BRIEF: Report only the number of lines holding "that".

- - -

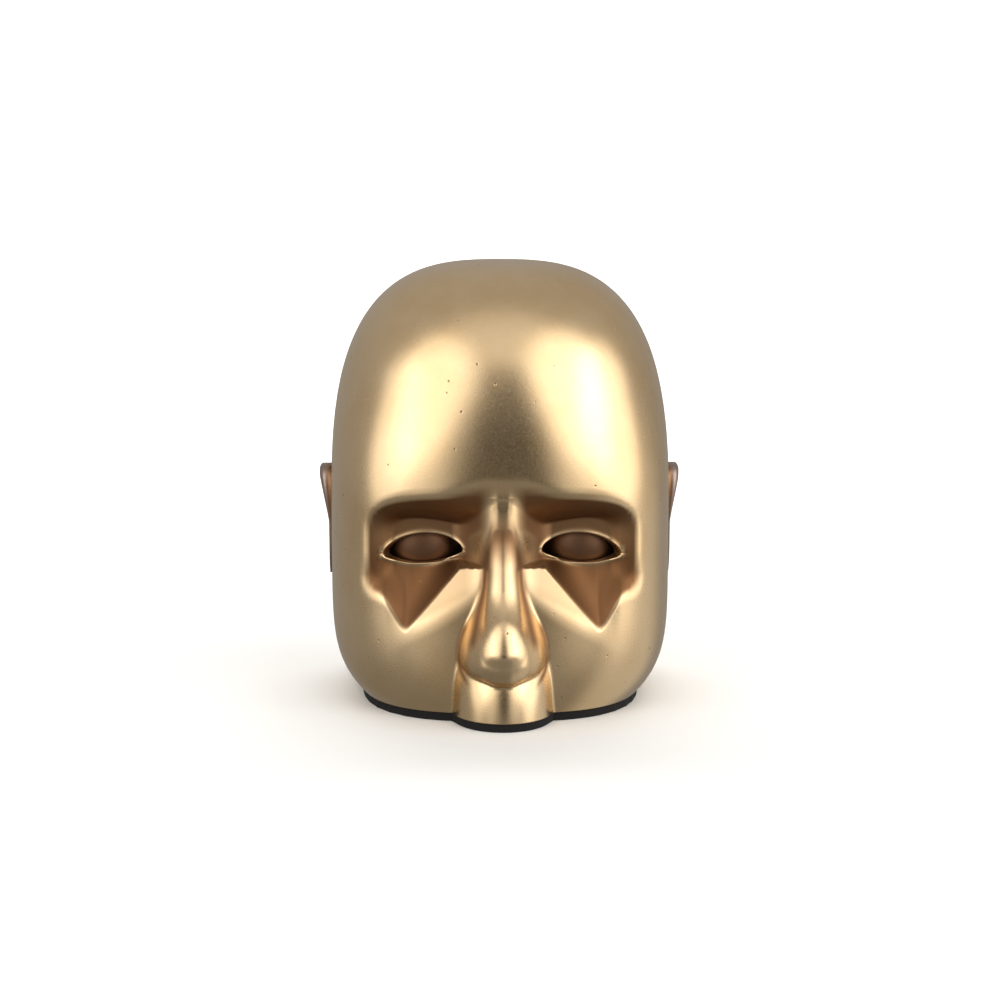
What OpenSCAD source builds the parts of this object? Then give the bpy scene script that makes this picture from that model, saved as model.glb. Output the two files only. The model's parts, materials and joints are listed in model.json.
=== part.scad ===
/* [Head] */
// Height of the whole piece, from the surface it stands on to the crown
head_h = 105; // [88:1:130]
// Width of the head across the cheeks
head_w = 82.6; // [68:0.2:100]
// Depth of the front half, from the seam to the brow
front_d = 47; // [39:0.5:57]
// Depth of the rear half, from the seam to the back of the skull
rear_d = 37; // [31:0.5:45]
// Distance of the ear seam behind the middle of the base
seam_y = 8; // [6:0.5:10]
// Height of the widest level
wide_z = 45; // [40:1:50]
// Squareness of the skull seen from above, where 2 is an ellipse
square_n = 2.8; // [2.2:0.1:3.6]
// Squareness of the skull seen from above, near the crown
round_n = 2.3; // [2:0.1:3]
// Squareness of the dome seen from the front
dome_n = 2.9; // [2.3:0.1:3.6]

/* [Casting] */
// Wall of the two shells
wall = 2.4; // [2:0.1:3]
// Wall left outside the base plate in its rebate
rebate_wall = 1.2; // [0.9:0.1:1.5]
// Width of the ledge that rests on the base plate
seat_w = 1.8; // [1.4:0.1:2.4]
// Height of the ledge
seat_h = 1.2; // [1:0.1:1.6]
// Thickness of the eyelids
lid_t = 1.4; // [1:0.1:1.8]
// Gap that the solder fills between two castings
solder_gap = 0.2; // [0.2:0.05:0.4]

/* [Eyes] */
// Distance of each eye from the middle of the face
eye_x = 18.7; // [17:0.1:20]
// Height of the eyes
eye_z = 39.6; // [38:0.1:41]
// Radius of the rounded lids
lid_r = 13.5; // [12:0.1:17]
// Distance of the front of the lids behind the brow
eye_inset = 11.2; // [10.8:0.1:12]
// Rise of the upper lid above the corners
lid_up = 3.9; // [3:0.1:4.6]
// Drop of the lower lid under the corners
lid_down = 2.5; // [1.5:0.1:3]
// Thickness of the eye cups
eye_t = 1.5; // [1:0.1:2]
// Half of the angle that each eye cup spans
eye_span = 64; // [60:1:70]
// How far an eye cup reaches past the corners of its opening
eye_cover = 1.4; // [1:0.1:2.5]
// Gap between an eye cup and its lids
eye_gap = 0.15; // [0.1:0.05:0.4]

/* [Sockets] */
// Height of the brow line at the middle of the face
brow_z = 53.2; // [50:0.1:56]
// Height at which the sockets' sides become upright
brow_side_z = 40; // [37:0.1:42]
// Half of the width across both sockets
socket_x = 31.8; // [31:0.1:33]
// Depth of the sockets' flat floor behind the brow
socket_d = 11.5; // [10:0.1:12.5]
// Depth of the nose root behind the brow
root_d = 0.7; // [0.3:0.1:2]
// Rounding of the brow's edge over the eyes
brow_round = 1; // [0.6:0.1:2]
// Height of the foot of the shelf under each eye
bag_z = 27.5; // [26:0.1:29]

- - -

IN RESPONSE: 4